Washington menace de mettre son veto au texte présenté par l’Algérie au motif qu’un vote pourrait «aller à l’encontre» des négociations impliquant les médiateurs égyptien, américain et qatari en vue d’une trêve et d’une libération d’otages.
Le Premier ministre du Qatar Mohammed ben Abdelrahmane al-Thani a cependant affirmé samedi que ces pourparlers n’étaient «pas très prometteurs».
Attaque virulente de Lula
Dans une attaque virulente contre Israël, le président brésilien Luiz Inacio Lula da Silva a déclaré que «ce qui se passe à Gaza n’est pas une guerre, c’est un génocide», en comparant l’offensive israélienne à l’extermination des Juifs par les nazis.
Le président brésilien «a déshonoré la mémoire des six millions de Juifs assassinés par les nazis (...) Il devrait avoir honte», a rétorqué Benjamin Netanyahu.
M. Lula a aussi réitéré son appel à un règlement du conflit israélo-palestinien vieux de plusieurs décennies sur la base de deux États, israélien et palestinien, comme le préconise une grande partie de la communauté internationale.
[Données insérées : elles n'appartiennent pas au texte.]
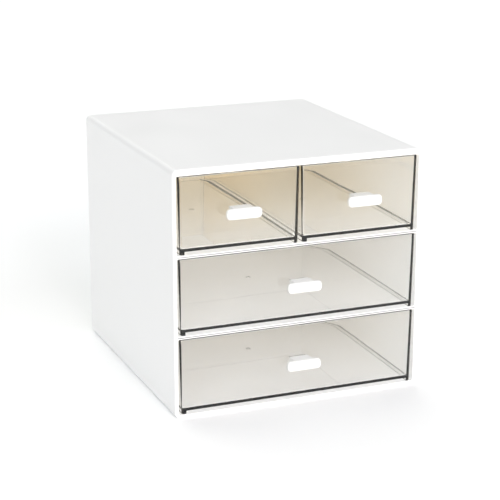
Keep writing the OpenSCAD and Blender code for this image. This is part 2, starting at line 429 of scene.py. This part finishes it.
# the mark of the mould's gate is a shallow round pocket under the floor
def addGateMark(bm, s, middle, centreY, underside):
    half = s["gate"] / 2

    def underFloor(m):
        return abs(m.x - middle) < half + slack

    def atGate(m):
        return abs(m.x - middle) < half and abs(m.y - centreY) < half

    cutFaces(bm, facesOn(bm, 2, underside), 0, [middle - half, middle + half])
    cutFaces(bm, facesOn(bm, 2, underside, underFloor), 1, [centreY - half, centreY + half])
    top = pushFace(bm, facesOn(bm, 2, underside, atGate)[0], (0, 0, s["gateDepth"]))
    roundEdges(bm, edgesTowards(2, top.verts), half - slack, s["gateSteps"])


# the inside of the front wall thickens towards its rim
def addBead(bm, s, innerFront, rim):
    cutFaces(bm, innerFront(), 2, [rim - s["bead"]])
    for v in {v for f in innerFront() for v in f.verts if near(v.co.z, rim)}:
        v.co.y += s["beadThick"]


# the slot that the pull's tongue snaps through
def cutSlot(bm, name, outerFront, innerFront):
    middle, neckZ, halfX, halfZ = slotWindow(name, pull["slotGap"])

    def inColumn(face):
        return abs(face.calc_center_median().x - middle) < halfX

    def inWindow(face):
        return inColumn(face) and abs(face.calc_center_median().z - neckZ) < halfZ

    for wall in (outerFront, innerFront):
        cutFaces(bm, wall(), 0, [middle - halfX, middle + halfX])
        cutFaces(bm, [f for f in wall() if inColumn(f)], 2, [neckZ - halfZ, neckZ + halfZ])
    openBridge(bm, [f for f in outerFront() + innerFront() if inWindow(f)])
    corners = edgesAlong(bm, 1, lambda m: near(abs(m.x - middle), halfX) and near(abs(m.z - neckZ), halfZ))
    roundEdges(bm, corners, *pull["slotCorner"])


# rounds the rim's outer edge more than its inner one
def roundRim(bm, s, centre):
    outer, inner = [], []
    for edge in edgesOnPlane(bm, 2, centre.z):
        wallNormal = min((f.normal for f in edge.link_faces), key=lambda n: abs(n.z))
        fromCentre = (edge.verts[0].co + edge.verts[1].co) / 2 - centre
        (outer if wallNormal.dot(fromCentre) > 0 else inner).append(edge)
    roundEdges(bm, outer, *s["rimOuter"])
    roundEdges(bm, [e for e in inner if e.is_valid], *s["rimInner"])


def buildTray(name, floorRound, resin, s):
    low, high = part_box(name + "_tray")
    lean = math.tan(s["draft"])
    middle = (low.x + high.x) / 2
    underside = low.z + s["runner"]
    floorLevel = underside + s["floor"]
    bm = bmesh.new()

    def outerFront():
        return facesOn(bm, 1, low.y)

    def innerFront():
        nearest, furthest = low.y + s["front"] / 2, low.y + 3 * s["front"]
        return [f for f in bm.faces
                if f.normal.y > leaning and all(nearest < v.co.y < furthest for v in f.verts)]

    outside = blockBetween(bm, (low.x, low.y, underside), high, lean, 0, lean)
    roundEdges(bm, edgesTowards(2, outside), *s["corner"])
    inside = blockBetween(bm, (low.x + s["wall"], low.y + s["front"], floorLevel),
                          (high.x - s["wall"], high.y - s["wall"], high.z), lean, lean, lean)
    # the cavity faces inward
    bmesh.ops.reverse_faces(bm, faces=list({f for v in inside for f in v.link_faces}))
    openBridge(bm, facesOn(bm, 2, high.z))
    bm.normal_update()
    roundEdges(bm, edgesOnPlane(bm, 2, floorLevel), *floorRound)
    cutSlot(bm, name, outerFront, innerFront)
    addBead(bm, s, innerFront, high.z)
    addRunners(bm, s, low, high, underside)
    addGateMark(bm, s, middle, (low.y + high.y) / 2, underside)
    roundRim(bm, s, Vector((middle, 0, high.z)))
    return settle(bm, name + "Tray", resin, name + "_drawer", name + "_tray")


for name in ("top_left", "top_right"):
    buildTray(name, tray["smallFloor"], smallTraySmoke, tray)
for name in ("middle", "bottom"):
    buildTray(name, tray["wideFloor"], wideTraySmoke, tray)
print("trays made")


def buildPull(name, s):
    low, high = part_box(name + "_pull")
    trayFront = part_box(name + "_tray")[0].y
    middle, neckZ, halfX, halfZ = slotWindow(name, 0)
    bm = bmesh.new()
    blockBetween(bm, low, (high.x, low.y + s["barThick"], low.z + s["barHeight"]))
    roundEdges(bm, edgesAlong(bm, 1), *s["barCorner"])
    for face in (low.y, low.y + s["barThick"]):
        roundEdges(bm, edgesOnPlane(bm, 1, face), *s["barEdge"])
    # the neck starts inside the bar, so that the two read as one moulding
    start = low.y + s["barThick"] / 2
    neck = blockBetween(bm, (middle - s["neckWidth"] / 2, start, neckZ - s["neckHeight"] / 2),
                        (middle + s["neckWidth"] / 2, trayFront, neckZ + s["neckHeight"] / 2))
    roundEdges(bm, edgesTowards(1, neck), *s["neckEdge"])
    buildTongue(bm, s, middle, neckZ, halfX, halfZ, trayFront, high.y)
    return settle(bm, name + "Pull", pullWhite, name + "_drawer", name + "_pull")


# two springing halves with a saw cut between them, each with a barb at its tail
def buildTongue(bm, s, middle, neckZ, halfX, halfZ, root, tail):
    catch = tail - s["barb"]
    for side in (-1, 1):
        inner, outer = neckZ + side * s["springCut"] / 2, neckZ + side * halfZ
        blockBetween(bm, (middle - halfX, root - s["rootDepth"], min(inner, outer)),
                     (middle + halfX, tail, max(inner, outer)))
        back = facesOn(bm, 2, outer, lambda m: abs(m.x - middle) < halfX and root < m.y < tail)
        cutFaces(bm, back, 1, [catch])
        barb = facesOn(bm, 2, outer, lambda m: abs(m.x - middle) < halfX and catch < m.y < tail)[0]
        raised = pushFace(bm, barb, (0, 0, side * s["barbHeight"]))
        for v in raised.verts:
            if near(v.co.y, tail):
                v.co.z -= side * s["barbFall"] * s["barbHeight"]


for name in ("top_left", "top_right", "middle", "bottom"):
    buildPull(name, pull)
print("pulls made")

# the lamps are suns, so their spread is what makes them soft
studio = {
    "floorSize": 40, "paper": "#ffffff", "paperRoughness": 0.9, "paperGlow": 0.02, "world": 0.15,
    "lampDistance": 2,
}
lamps = {
    "frontLevel": {"azimuth": 0, "elevation": 10, "spread": 35, "strength": 1.178, "colour": "#ffefdb"},
    "frontKey": {"azimuth": 0, "elevation": 27, "spread": 14, "strength": 0.607, "colour": "#f9f7ff"},
    "leftLevel": {"azimuth": -35, "elevation": 5, "spread": 30, "strength": 0.451, "colour": "#fff0dc"},
    "leftHigh": {"azimuth": -35, "elevation": 30, "spread": 35, "strength": 0.781, "colour": "#e2f1ff"},
    "rightHigh": {"azimuth": 35, "elevation": 30, "spread": 35, "strength": 0.795, "colour": "#f8f9ff"},
    "overhead": {"azimuth": 0, "elevation": 80, "spread": 60, "strength": 0.532, "colour": "#f9faff"},
    "behind": {"azimuth": 180, "elevation": 60, "spread": 50, "strength": 1.35, "colour": "#fffff7"},
}


def buildStage(s):
    bm = bmesh.new()
    bmesh.ops.create_grid(bm, x_segments=1, y_segments=1, size=s["floorSize"])
    mesh = bpy.data.meshes.new("floor")
    bm.to_mesh(mesh)
    bm.free()
    floor = bpy.data.objects.new("floor", mesh)
    paper = newMaterial("paleFloor")
    white = linearColour(s["paper"])
    # a faint glow of its own keeps the paper white beside the case
    shader = addNode(paper, "ShaderNodeBsdfPrincipled",
                     {"Base Color": white, "Roughness": s["paperRoughness"],
                      "Emission Color": white, "Emission Strength": s["paperGlow"]})
    addNode(paper, "ShaderNodeOutputMaterial", None, {"Surface": shader.outputs["BSDF"]})
    mesh.materials.append(paper)
    bpy.context.collection.objects.link(floor)


def softLamp(name, s, distance):
    light = bpy.data.lights.new(name, "SUN")
    light.angle = math.radians(s["spread"])
    light.energy = s["strength"]
    light.color = linearColour(s["colour"])[:3]
    lamp = bpy.data.objects.new(name, light)
    away = outward(s["azimuth"], s["elevation"])
    lamp.location = distance * away
    lamp.rotation_euler = (-away).to_track_quat("-Z", "Y").to_euler()
    bpy.context.collection.objects.link(lamp)


def softWorld(strength):
    world = bpy.data.worlds.new("studio")
    world.use_nodes = True
    background = world.node_tree.nodes["Background"]
    background.inputs["Color"].default_value = linearColour("#ffffff")
    background.inputs["Strength"].default_value = strength
    bpy.context.scene.world = world


buildStage(studio)
softWorld(studio["world"])
for name, settings in lamps.items():
    softLamp(name, settings, studio["lampDistance"])
bpy.context.scene.view_settings.view_transform = "Standard"
# light has to cross many clear walls to reach the inside
lightPaths = {"max_bounces": 32, "diffuse_bounces": 16, "transmission_bounces": 24, "glossy_bounces": 8,
              "transparent_max_bounces": 48}
for setting, count in lightPaths.items():
    setattr(bpy.context.scene.cycles, setting, count)
print("stage lit")
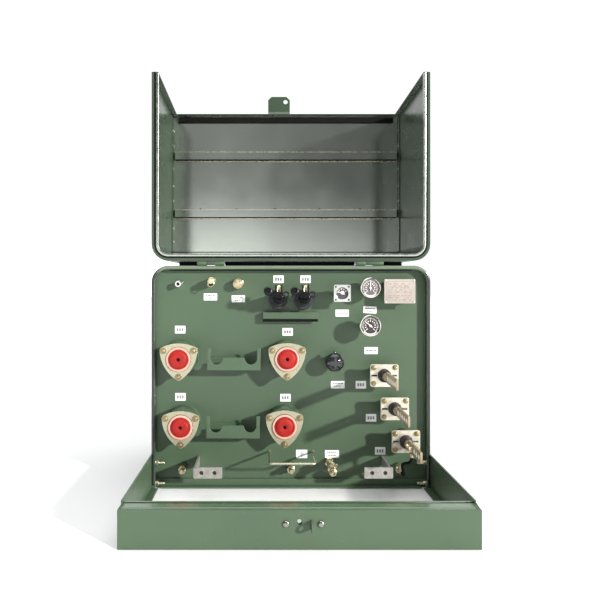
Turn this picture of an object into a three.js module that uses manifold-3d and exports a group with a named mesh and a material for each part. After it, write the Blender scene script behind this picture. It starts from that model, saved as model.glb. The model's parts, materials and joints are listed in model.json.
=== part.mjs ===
// Single-phase pad-mounted transformer with its cabinet hood swung fully open.
// Millimetres, +Z up, +X to the right, -Y towards a person standing at the cabinet.
// Depths are given as "front": the distance in front of the tank's front edge, so y = FRONT_EDGE_Y - front.

import * as THREE from 'three';
import { mergeVertices } from 'three/addons/utils/BufferGeometryUtils.js';
import Module from 'manifold-3d';

const wasm = await Module();
wasm.setup();

// ---------------------------------------------------------------- driving dimensions

const WIDTH = 1000;           // tank and hood across the front
const TANK_HEIGHT = 800;
const TANK_DEPTH = 520;
const TANK_WALL = 6;
const CORNER_RADIUS = 60;     // upper corners of tank and hood
const FACE_RECESS = 28;       // tank face behind the front edge of its lip
const LIP_EDGE = 12;
const LIP_FRONT = -2;
const COVER_SEAT = 775;       // height where the loose cover meets the tank
const FRONT_STRIP = 46;       // depth of the fixed strip ahead of the cover
const FIN_REACH = 96;
const CABINET_DEPTH = 480;
const SILL_HEIGHT = 110;
const SILL_SIDE_HEIGHT = 120.5;
const SILL_HALF_WIDTH = 505;
const SILL_SHEET = 4.7;
const SILL_LEDGE = 60;
const SILL_FLANGE = 24;
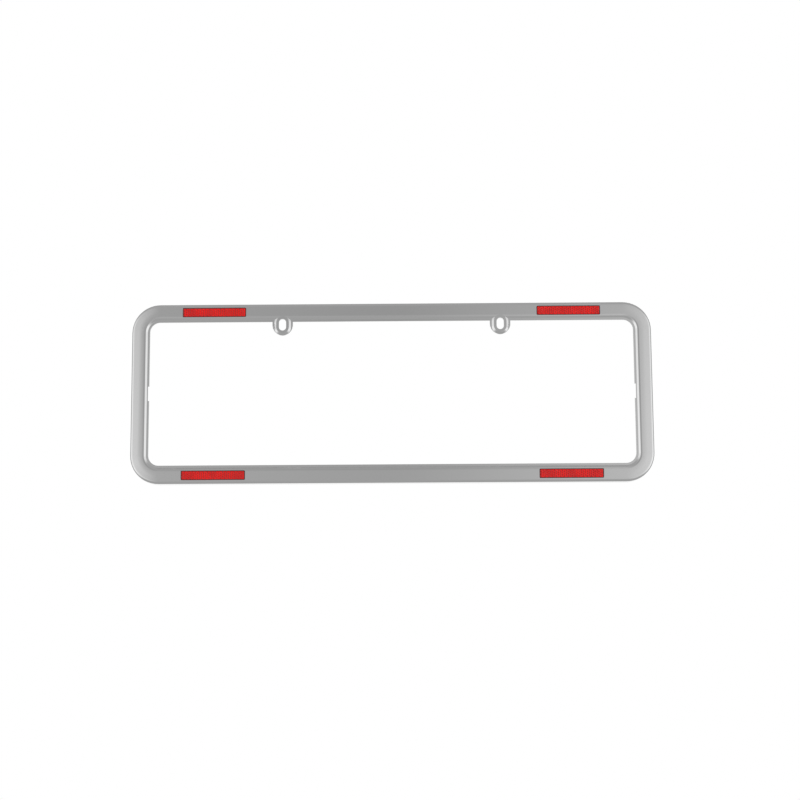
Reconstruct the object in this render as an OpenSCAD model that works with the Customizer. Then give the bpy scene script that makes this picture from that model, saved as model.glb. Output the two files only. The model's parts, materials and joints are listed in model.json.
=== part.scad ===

Mais le gouvernement Netanyahu a estimé qu’une «reconnaissance d’un État palestinien après le massacre du 7 octobre constituerait une immense récompense au terrorisme».
Alors que l’aide humanitaire entre au compte-gouttes dans la bande de Gaza assiégée, des manifestants israéliens ont empêché des camions d’aides venant d’Égypte en route vers Rafah de passer par le point de passage de Nizzana dans le sud d’Israël, selon le Croissant-Rouge palestinien.